Graduation gives only an illusion of adulthood. You take your certificate and run off to an entry-level corporate job in another country, and still end up alone late at night googling cheap Ryanair flights home. At least I did. For so many of my generation to be Irish is a transient thing, and moving home functions as part of that cycle.

I grew up in Dublin 6, lucky enough to have a twenty-minute walk from town. Moving out has to be worth it, somehow, and that leads to a curious double guilt: if you move out somewhere not worth it then you’re wasting money. But if you stay at home you’re a failure.

suburbia

But what does a ‘millennial’ adult look like, anyway? Or does one even exist? The paragons of success we’re given are abrasive startup boy geniuses or confessional girl-women who make a virtue of how much they have got wrong. They’re needy, flamboyantly immature archetypes, dragged kicking and screaming into adulthood.

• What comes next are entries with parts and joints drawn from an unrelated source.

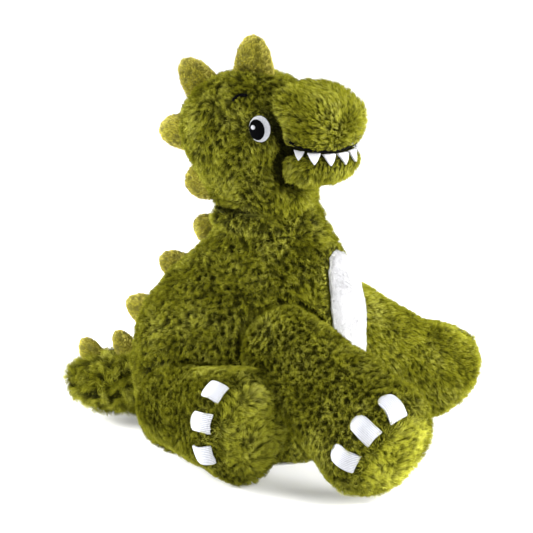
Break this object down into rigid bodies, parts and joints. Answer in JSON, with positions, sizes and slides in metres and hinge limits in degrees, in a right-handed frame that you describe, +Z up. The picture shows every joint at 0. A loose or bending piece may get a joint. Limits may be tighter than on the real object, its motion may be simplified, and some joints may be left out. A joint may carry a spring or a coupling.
{
  "type": "plush dinosaur",
  "caption": "Sitting stuffed dinosaur with a nodding, turning head, a swinging tail, front legs that lift and hind legs that splay.",
  "frame": {"origin": "on the floor, under the middle of the seat", "axes": "+Z up, +X forwards where the muzzle points, +Y the animal's left"},
  "size_m": [0.3932, 0.3195, 0.355],
  "materials": {
    "plush": "long pile",
    "sole_plush": "short pile",
    "spike_felt": "velour",
    "white_plush": "long pile",
    "white_satin": "satin stitch",
    "black_thread": "satin stitch",
    "fibrefill": "loose fibre"
  },
  "bodies": {
    "torso": {"torso_cover": "plush", "torso_stuffing": "fibrefill", "belly_patch": "white_plush", "spike_5_torso": "spike_felt", "spike_6_torso": "spike_felt", "spike_7_torso": "spike_felt"},
    "neck": {"neck_cover": "plush", "neck_stuffing": "fibrefill"},
    "head": {"head_cover": "plush", "muzzle_cover": "plush", "jaw_cover": "plush", "head_stuffing": "fibrefill", "mouth_line": "black_thread", "right_eye_white": "white_satin", "right_eye_pupil": "black_thread", "right_brow": "black_thread", "left_eye_white": "white_satin", "left_eye_pupil": "black_thread", "left_brow": "black_thread", "tooth_1": "white_satin", "tooth_2": "white_satin", "tooth_3": "white_satin", "tooth_4": "white_satin", "tooth_5": "white_satin", "tooth_6": "white_satin", "tooth_7": "white_satin", "tooth_8": "white_satin", "tooth_9": "white_satin", "spike_1_head": "spike_felt", "spike_2_head": "spike_felt", "spike_3_head": "spike_felt", "spike_4_head": "spike_felt"},
    "tail": {"tail_cover": "plush", "tail_stuffing": "fibrefill", "spike_8_tail": "spike_felt", "spike_9_tail": "spike_felt"},
    "front_right_leg": {"front_right_leg_cover": "plush", "front_right_leg_stuffing": "fibrefill", "front_right_sole": "sole_plush", "front_right_claw_1": "white_satin", "front_right_claw_2": "white_satin", "front_right_claw_3": "white_satin"},
    "front_left_leg": {"front_left_leg_cover": "plush", "front_left_leg_stuffing": "fibrefill", "front_left_sole": "sole_plush", "front_left_claw_1": "white_satin", "front_left_claw_2": "white_satin", "front_left_claw_3": "white_satin"},
    "hind_right_leg": {"hind_right_leg_cover": "plush", "hind_right_leg_stuffing": "fibrefill", "hind_right_sole": "sole_plush", "hind_right_claw_1": "white_satin", "hind_right_claw_2": "white_satin", "hind_right_claw_3": "white_satin"},
    "hind_left_leg": {"hind_left_leg_cover": "plush", "hind_left_leg_stuffing": "fibrefill", "hind_left_sole": "sole_plush", "hind_left_claw_1": "white_satin", "hind_left_claw_2": "white_satin", "hind_left_claw_3": "white_satin"}
  },
  "joints": [
    {"name": "neck_nod", "type": "hinge", "parent": "torso", "child": "neck", "pos_m": [0.025, 0, 0.208], "axis": [0, 1, 0], "range_deg": [-10, 12]},
    {"name": "head_turn", "type": "hinge", "parent": "neck", "child": "head", "pos_m": [0.025, 0, 0.213], "axis": [0, 0, 1], "range_deg": [-25, 25]},
    {"name": "tail_swing", "type": "hinge", "parent": "torso", "child": "tail", "pos_m": [-0.084, 0, 0.042], "axis": [0, 0, 1], "range_deg": [-15, 15]},
    {"name": "front_right_lift", "type": "hinge", "parent": "torso", "child": "front_right_leg", "pos_m": [0.074, -0.057, 0.104], "axis": [-0.3807, -0.9247, 0], "range_deg": [0, 24]},
    {"name": "front_left_lift", "type": "hinge", "parent": "torso", "child": "front_left_leg", "pos_m": [0.074, 0.057, 0.101], "axis": [0.8162, -0.5778, 0], "range_deg": [0, 24]},
    {"name": "hind_right_splay", "type": "hinge", "parent": "torso", "child": "hind_right_leg", "pos_m": [-0.024, -0.064, 0.044], "axis": [0, 0, -1], "range_deg": [0, 30]},
    {"name": "hind_left_splay", "type": "hinge", "parent": "torso", "child": "hind_left_leg", "pos_m": [-0.024, 0.064, 0.044], "axis": [0, 0, 1], "range_deg": [0, 30]}
  ]
}
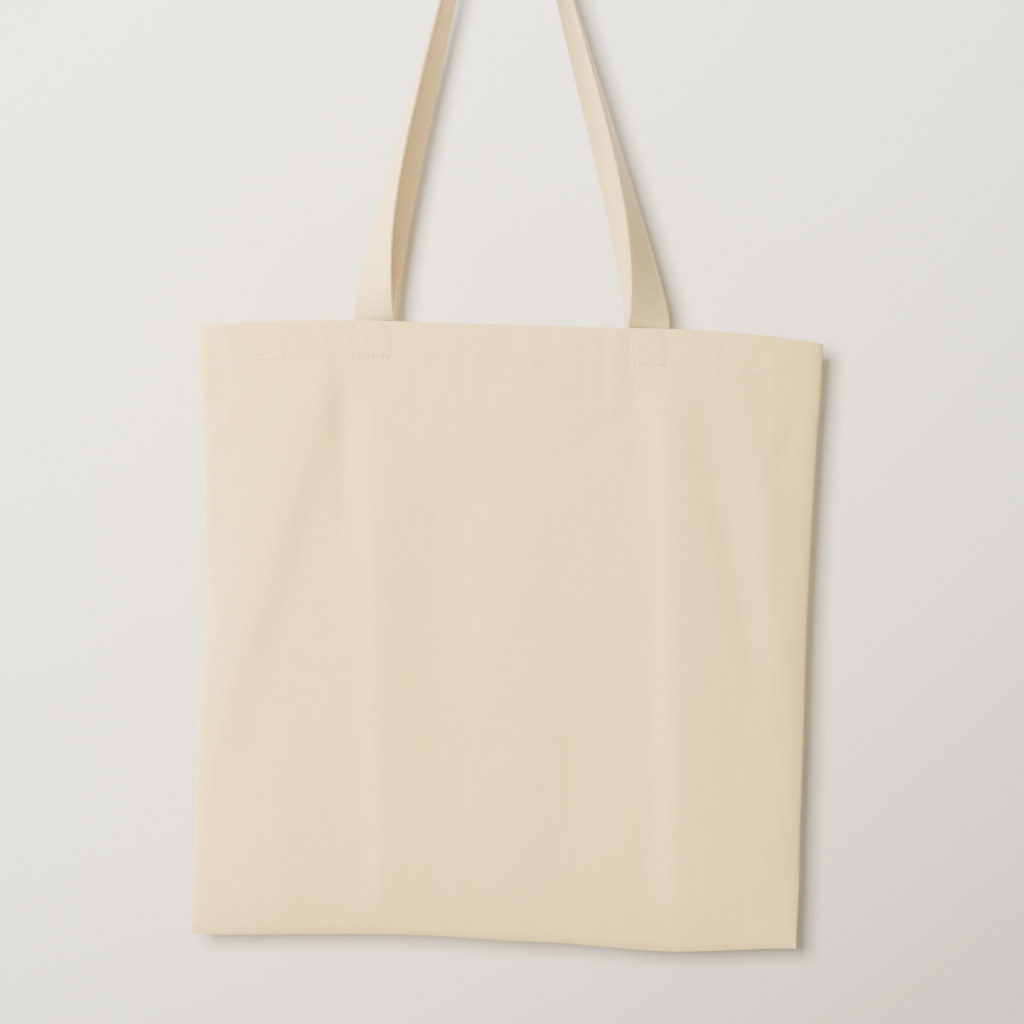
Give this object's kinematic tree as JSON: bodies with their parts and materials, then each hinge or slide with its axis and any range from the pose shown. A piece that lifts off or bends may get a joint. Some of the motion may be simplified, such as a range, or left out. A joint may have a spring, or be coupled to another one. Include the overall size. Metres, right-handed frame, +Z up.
{
  "type": "canvas tote bag",
  "caption": "Plain flat canvas tote bag with a turned and stitched hem and long strap handles sewn inside its mouth, hanging from a peg.",
  "frame": {"origin": "the peg seat: the point on top of a peg where the underside of both handles rests", "axes": "+Z up, -Y towards the front of the bag, +X to the right seen from the front"},
  "size_m": [0.3792, 0.0538, 0.6816],
  "materials": {
    "canvas": "plain woven natural cotton canvas",
    "strap": "folded natural cotton canvas, pressed flat",
    "thread": "natural cotton sewing thread"
  },
  "bodies": {
    "back": {"back_panel": "canvas", "back_hem": "canvas", "back_hem_stitching": "thread", "back_left_handle_end": "strap", "back_right_handle_end": "strap", "back_left_box_stitching": "thread", "back_right_box_stitching": "thread", "left_seam_allowance": "canvas", "right_seam_allowance": "canvas", "bottom_seam_allowance": "canvas", "left_seam_overlock": "thread", "right_seam_overlock": "thread", "bottom_seam_overlock": "thread"},
    "front": {"front_panel": "canvas", "front_hem": "canvas", "front_hem_stitching": "thread", "front_left_handle_end": "strap", "front_right_handle_end": "strap", "front_left_box_stitching": "thread", "front_right_box_stitching": "thread"},
    "front_strap": {"front_handle": "strap", "front_handle_inner_topstitch": "thread", "front_handle_outer_topstitch": "thread"},
    "back_strap": {"back_handle": "strap", "back_handle_inner_topstitch": "thread", "back_handle_outer_topstitch": "thread"}
  },
  "joints": [
    {"name": "mouth_open", "type": "hinge", "parent": "back", "child": "front", "pos_m": [0.0125, 0, -0.679], "axis": [1, 0, 0], "range_deg": [0, 10], "stiffness_Nm_per_rad": 1},
    {"name": "front_handle_fall", "type": "hinge", "parent": "front", "child": "front_strap", "pos_m": [0.0125, -0.0094, -0.305], "axis": [1, 0, 0], "range_deg": [0, 150]},
    {"name": "back_handle_fall", "type": "hinge", "parent": "back", "child": "back_strap", "pos_m": [0.0125, 0.0094, -0.305], "axis": [-1, 0, 0], "range_deg": [0, 150]}
  ]
}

The overgrown child is never as charming in real life. My latest attempt at self-reliance was a joke: I lacked the patience to cook anything which took more than five minutes to prepare (this rules out all but the fastest-boiling grains and pastas. Quinoa? Par-boiled rice? NOT FAST ENOUGH…). I paid nothing off my student debt. I let dust gather on surfaces. I once tried to seduce someone into coming home with me by telling them I’d hoovered my room, as though this was some unimaginable luxury.

I get the feeling incompetence is baked into the millennial identity. We’re getting very good at some things– expressing ourselves, being creative and resourceful– but the basics are harder to master. I know how awful and spoiled this sounds. I just don’t think that I’m the anomaly.

Blame convenience.

The convenience of a kitchen stocked with proper cooking utensils and extravagant seedy bread, the kind that I am too stingy to purchase when left to my own devices.

The convenience of not living with people I’m not used to.

Convenience is a bitch.

Seeded-Bread

Realistically I’ll be out again in a month or two, at least I tell myself. The thought of being this childishly dependent so far into my twenties is nauseating. I still don’t know if my inability to tick the boxes of adulthood is down to society, or my own personal failings. Or perhaps a mixture of both. There’s no class in school to prepare you for a nonsensical property market.

I suspect our generation will make peace with constant renting and accept this as normal, as they do in other European cities. Owning property for me feels like something guilty, potentially ruinous. You learn from the times you grow up in.

I stay awake long into the night, waiting for suburban quiet. In the house I’ve just moved out of, night belonged to beer cans and lurching visitors and Oasis albums played on repeat. My housemates were forever throwing parties. But here the house is quiet, and I can work.

It’s not about slacking off. It’s about being adaptable.

Some day my Daft alert will come. Until then, I’m happy here.